Schumpeter has put his finger on the essence of fractional reserve banking, and one of the secrets of how capitalism in the 19th century provided a much faster growth rate than in previous centuries.

And we can add: when a capitalist system is in an underemployment disequilibrium, underemployment equilibrium, or moving from one underemployment equilibrium to another, there are real resources available for entrepreneurs to use in capital goods investment. Or, as Steve Keen, argues,
“contrary to the neoclassical model, a capitalist economy is characterized by excess supply at virtually all times: there is normally excess labor and excess productive capacity, even during booms. This is not per se a bad thing but merely an inherent characteristic of capitalism—and it is one of the reasons that capitalist economies generate a much higher rate of innovation than did socialist economies … The main constraint facing capitalist economies is therefore not supply, but demand.”
Steve Keen, “Dude!
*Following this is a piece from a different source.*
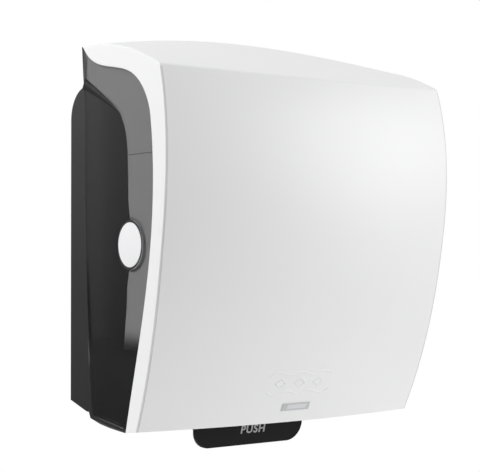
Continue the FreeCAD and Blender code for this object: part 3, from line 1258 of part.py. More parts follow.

Where’s My Recovery?,” Debtwatch, June 11th, 2011.
When the credit flows to speculators who use the money on asset price speculation, capitalism faces severe problems: asset bubbles and debt deflation. In unregulated or poorly regulated financial systems, asset price inflation funded in part or even significantly by private debt is a plague causing business cycles.


BIBLIOGRAPHY

Schumpeter, J. A. 1983 [1934]. The Theory of Economic Development: An Inquiry into Profits, Capital, Credit, Interest, and the Business Cycle, Transaction Books, New Brunswick, N.J. and London.